SE FINIRA’ PERDENTE, RENZI NON MOLLI CHIAMI IL POPOLO CAMBI DEMOCRAZIA

E’ eccellente che il Premier fiorentino tenti di abbattere i bastioni del passatismo. Che aspiri a deviare il fiume della nostra storia, dal declino al rifiorire. Però il sistema, il vecchiume, il contesto, la corrente del fiume saranno più forti di lui, alla fine, se vorrà agire solo entro le regole e le prassi della Costituzione. In ultima analisi la legalità è dalla parte dei nemici suoi e nostri.

Un esempio marginale: il presidente del Consiglio dice di voler muovere guerra ai mandarini inamovibili e detentori di troppo potere; più in generale, guerra alla burocrazia deteriore. Ma assicura che sarà guerra “rispettando i diritti acquisiti”. Ebbene, se non cancellerà i diritti acquisiti -in barba alla Consulta, ai Tar, alle corporazioni, alle lobbies, più ancora in barba al Codice civile, il presidente del Consiglio potrà solo esonerare i burocrati grossi e piccoli mantenendo loro paghe, privilegi, possibilità di sabotare. Che guerra sarà?

Il presidente del Consiglio annuncia riforme e iniziative immediate, da un centinaio di miliardi. Ma non le compirà senza rotture aspre, tutt’altro che condivise: aggressioni ai grandi patrimoni e ai redditi superiori, sconsacrazione e vendita di pagode della Repubblica: cominciando dalla Reggia pontificia-sabauda, dalle ambasciate e perché no, trasferendo in periferia i sommi palazzi, Chigi compreso. Attendono Matteo Renzi le dodici fatiche d’Ercole, ma egli non è il figlio di Zeus, che quand’era in fasce strozzò due serpenti mandati contro di lui da una dea gelosa.

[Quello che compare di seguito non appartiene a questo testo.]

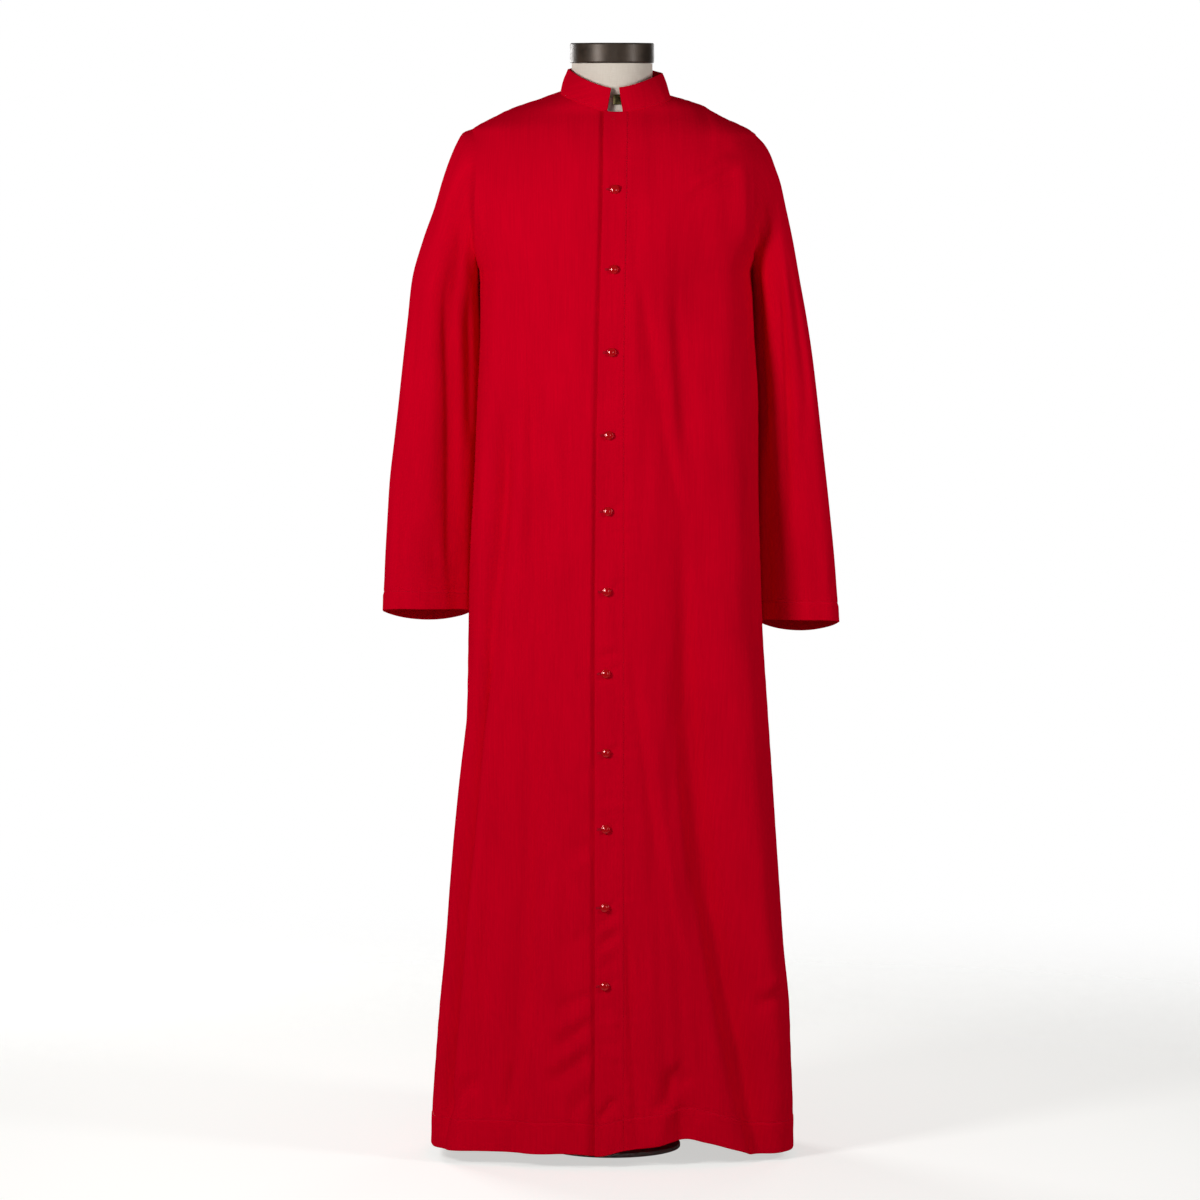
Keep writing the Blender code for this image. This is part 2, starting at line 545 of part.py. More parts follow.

E’ solo un politico della Malarepubblica, dieci volte più brillante, cento volte meno spregevole degli altri.

Lo stato presente dell’Italia è più o meno quello, grave, della Germania 1923, schiacciata dalle Riparazioni di Versailles e soccorsa alquanto dall’americano Piano Dawes; quello agonico della Spagna (dilaniata dal conflitto sociale, dagli omicidi politici, dal coma del parlamentarismo dei notabili) alla vigilia della salvifica dittatura di Miguel Primo de Rivera; del Portogallo nell’imminenza del golpe militare e dell’ascesa di Salazar; della Grecia sconfitta e umiliata da Ataturk.

La compagine di Renzi farà quello che potrà, ma le condizioni generali dell’organismo Italia resteranno tali da frustrare perlomeno i programmi più ambiziosi. A quel punto, elezioni o no, puniti o no coloro che avranno contrastato i conati di rinnovamento, Renzi sarebbe supposto di ritirarsi a favore di un federatore della vecchia politica.

Oppure… Oppure dovrà mettere da parte gli scrupoli legali e le maniere educate. Dovrà impiegare con ancora più crudezza le tecniche che in tre mesi stupefacenti gli hanno dato prima il suo partito, poi il governo. Dovrà forzare o ripudiare le regole del gioco che da un settantennio la danno vinta all’usurpazione partitico-cleptocratica.

Tornare al regime che ci ha portato dove siamo è inconcepibile. Saranno le famiglie senza pane, i giovani senza speranza, le legioni dell’antipolitica a insorgere contro tale ritorno. L’insurrezione cruenta non sarà l’unico ricorso. Potranno prevalere senza violenza quelle forze antisistema che promettano di operare le rotture cui Matteo Renzi non sarà riuscito. La legalità non merita di prevalere ad ogni costo: solo se è capace di soluzioni positive. Senza eversione è impossibile innovare.

Oggi Renzi appare l’ultima cartuccia del sistema sorto nel 1945 e codificato dalla Carta di tre anni dopo, sistema evidentemente non imperituro. Eppure potrà essere lui stesso, ipoteticamente fatto naufragare dalla vecchia politica, a inventare i modi per liquidare la democrazia rappresentativa, a galvanizzare il popolo contro l’oppressione dei peggiori. Per l’uomo che ha saputo ascendere come nessuno in Europa, galvanizzare non sarà troppo arduo.

Oppure sarà altri, portato sugli scudi e reso irresistibile dall’esasperazione collettiva, a condurre le masse. Condurle nel passaggio da una democrazia rappresentativa che agonizza, a questa o a quella formula di democrazia randomcratica e digitale, senza urne, senza politici di professione, con partiti ridotti da “forze” a “non entities”.

Siamo entrati nel Terzo Millennio, i fideismi di un tempo meritano di spegnersi.